Importante evento al Cinema Odeon, martedì 22 Novembre alle 20.30, che in collaborazione con Palazzo Strozzi presenta L'Ultimo Imperatore (1987), il kolossal di Bernardo Bertolucci che vinse ben 9 Premi Oscar. Il film sarà proiettato in versione originale con sottotitoli in italiano e , l'ingresso sarà gratuito fino ad esaurimento dei posti disponibili.
Si tratta del secondo appuntamento della rassegna “I martedì al cinema con Palazzo Strozzi”, il ciclo di film che accompagnerà fino a gennaio la mostra di Ai Weiwei a Palazzo Strozzi, un percorso attraverso il Novecento e oltre, per raccontare in quattro film il passaggio dalla grande civiltà della Cina millenaria alle contraddizioni della contemporaneità.
L'ultimo Imperatore costituisce una pietra miliare nel cinema di Bertolucci. Circondatosi dei migliori professionisti, dall'autore della fotografia, Vittorio Storaro, allo scenografo Ferdinando Scarfiotti, passando per i costumi di James Acheson, il regista riuscì in modo mirabile a fondere la dimensione spettacolare con quella di una storia non 'epica'.

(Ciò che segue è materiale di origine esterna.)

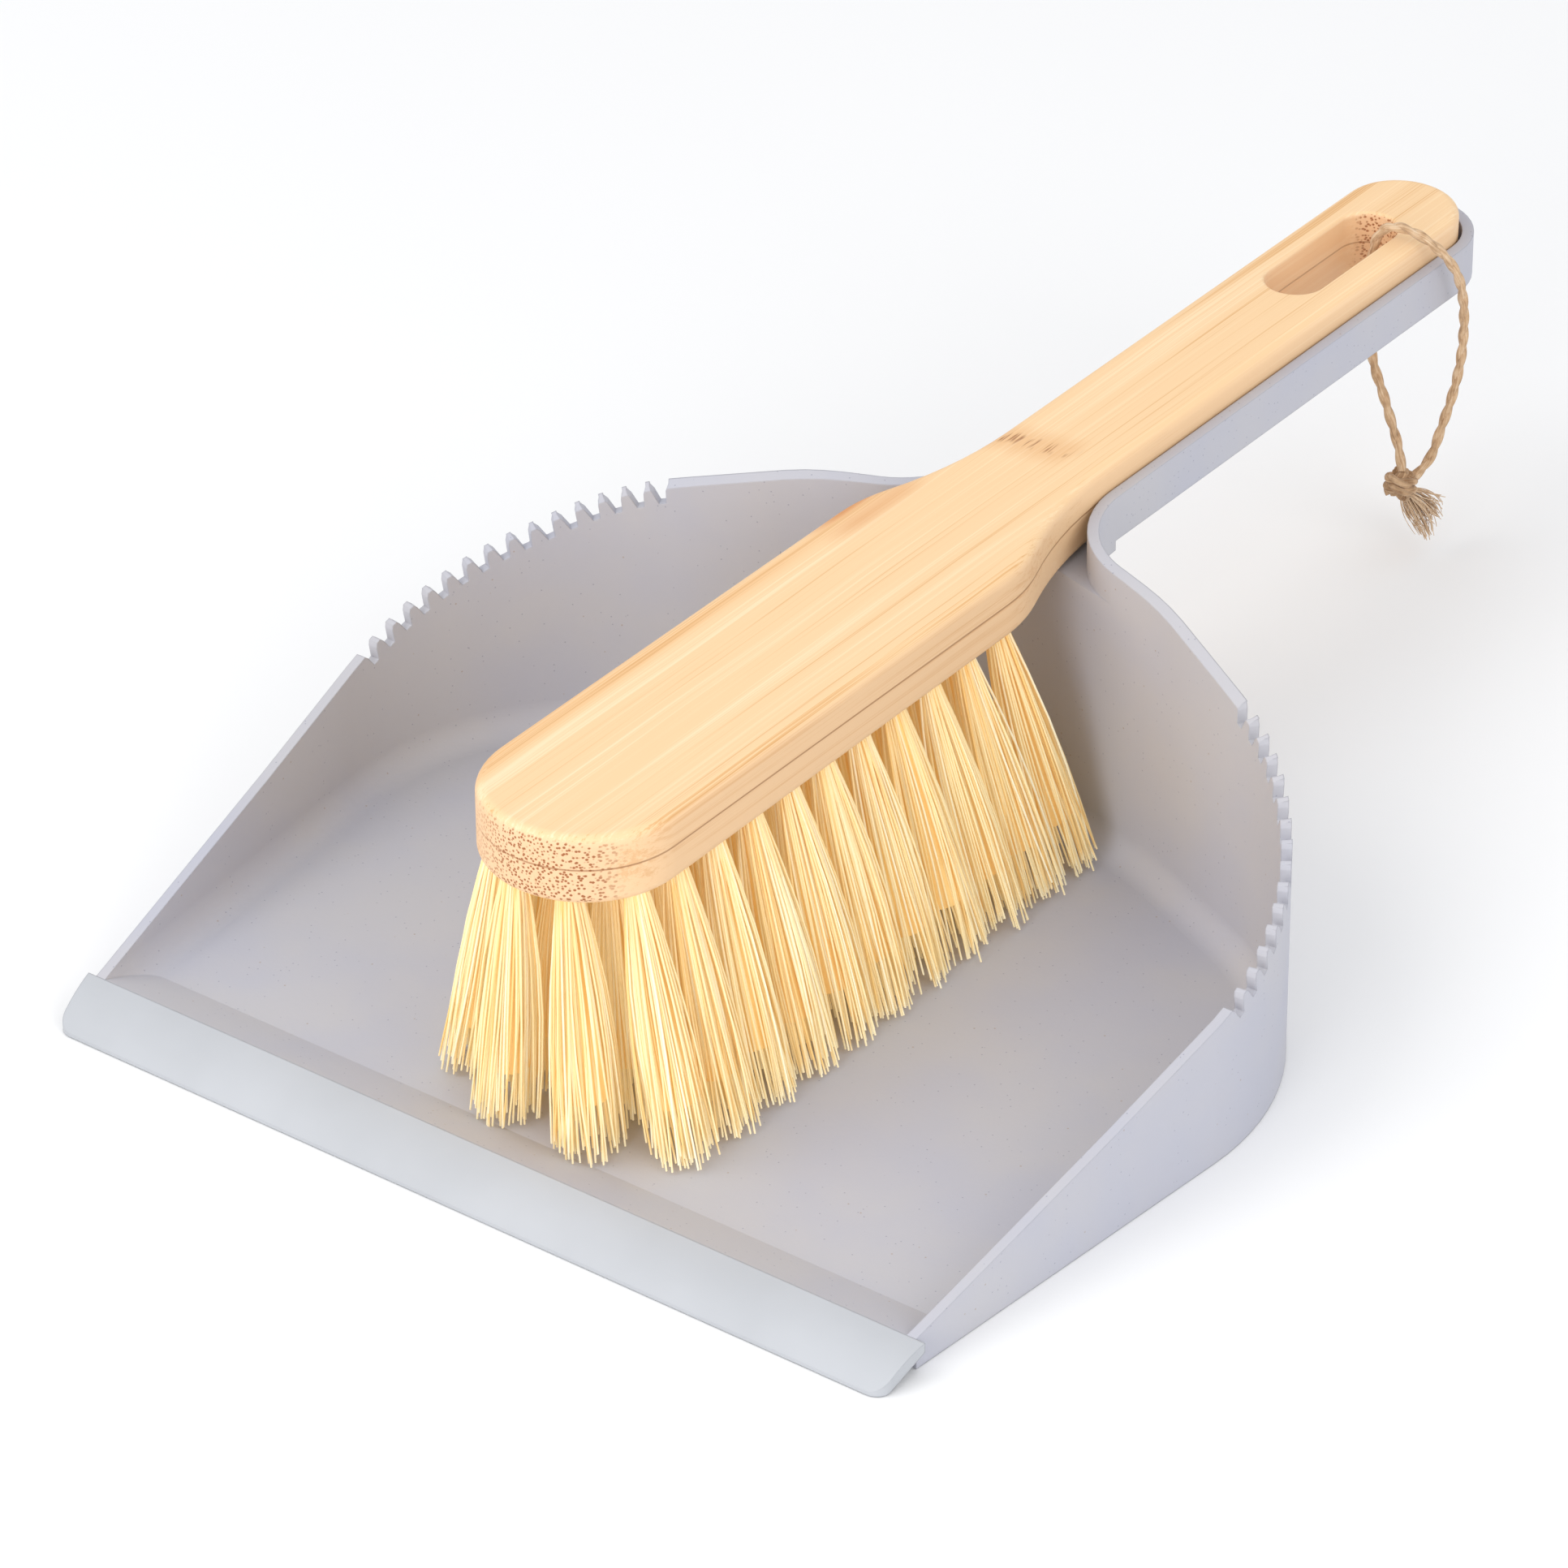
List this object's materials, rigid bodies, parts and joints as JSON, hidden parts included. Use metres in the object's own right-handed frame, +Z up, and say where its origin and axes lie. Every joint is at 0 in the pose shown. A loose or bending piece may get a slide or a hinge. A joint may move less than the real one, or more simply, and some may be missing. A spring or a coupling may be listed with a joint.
{
  "type": "dustpan and brush",
  "caption": "Hand dustpan with a soft lip, a comb along its rear rim and an open loop handle that holds a bamboo hand brush with stiff bristles, tied on with a jute cord.",
  "frame": {"origin": "on the floor under the middle of the pan and its handle: centre of the bounding box in plan, at its bottom", "axes": "+X to the right across the pan, +Y from the lip towards the handle, +Z up from the floor"},
  "size_m": [0.2354, 0.3684, 0.0878],
  "materials": {
    "pan_plastic": "matte grey moulding with very fine darker specks",
    "lip_rubber": "smooth soft grey rubber, slightly bluish",
    "bamboo": "sanded laminated bamboo, fine lengthwise grain, light oil",
    "bristle": "stiff straw-coloured fibre bristles",
    "anchor_wire": "plain flat steel wire",
    "jute": "two-ply twisted jute"
  },
  "bodies": {
    "pan": {"dustpan": "pan_plastic", "soft_lip": "lip_rubber"},
    "brush": {"upper_board": "bamboo", "lower_board": "bamboo", "front_tufts": "bristle", "tuft_rank_01": "bristle", "tuft_rank_02": "bristle", "tuft_rank_03": "bristle", "tuft_rank_04": "bristle", "tuft_rank_05": "bristle", "tuft_rank_06": "bristle", "tuft_rank_07": "bristle", "tuft_rank_08": "bristle", "tuft_rank_09": "bristle", "tuft_rank_10": "bristle", "tuft_rank_11": "bristle", "tuft_anchors": "anchor_wire", "cord_outer_leg": "jute", "cord_inner_leg": "jute", "cord_knot": "jute", "cord_tail_a": "jute", "cord_tail_b": "jute"}
  },
  "joints": [
    {"name": "brush_lift", "type": "slide", "parent": "pan", "child": "brush", "axis": [0, 0, 1], "range_m": [0, 0.03]}
  ]
}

Nel 1908 a Pechino, nella città proibita, l'anziana Imperatrice vedova, prossima a morire, si fa portare Pu-Yi, un fanciullo di tre anni, strappandolo alla madre e lo designa suo successore. Ultimo della dinastia Ching passerà la sua infanzia nella mitica Città, signore e padrone assoluto di uno sterminato Impero. Nel 1912, Sun-Yat-Sen proclama la Repubblica, ma il fanciullo resta là come un simbolo, prigioniero ma onorato (e inoffensivo). Successivamente, divenuto adulto va a vivere in un'altra città del Paese con le due mogli, l'istitutore scozzese Sir Reginald Johnston e alcuni fedeli, in un esilio dorato, che lo vede anche in Occidente. Poi la volontà di governare prende il sopravvento e lo spinge a compromessi: avendo nel frattempo il Giappone, spinto da mire espansionistiche, invaso e occupato la Manciuria, terra natia di Pu-Yi, questi sale sul trono di tale regione, ribattezzata Manciukuo, destinato al ruolo di re fantoccio, collaborando con Tokio, che ne condiziona a fini bellici l'effettivo potere. Finita la guerra e caduto in mano sovietica, Pu-Yi trascorre, dopo la seconda guerra mondiale, cinque anni in Siberia; poi nel 1949 la Cina di Mao ne chiede il rimpatrio come criminale di guerra. Dopo un decennio di rieducazione politica, l'ex Imperatore viene rilasciato dal campo in cui, con molti altri, è stato confinato: ora è un uomo comune, ha riconosciuto le sue colpe (reali o presunte) e lavora da umile giardiniere nell'orto botanico di Pechino. E nel 1967, nel momento in cui coloro che lo hanno rieducato proveranno gli insulti e le vessazioni della rivoluzione culturale, Pu-Yi muore.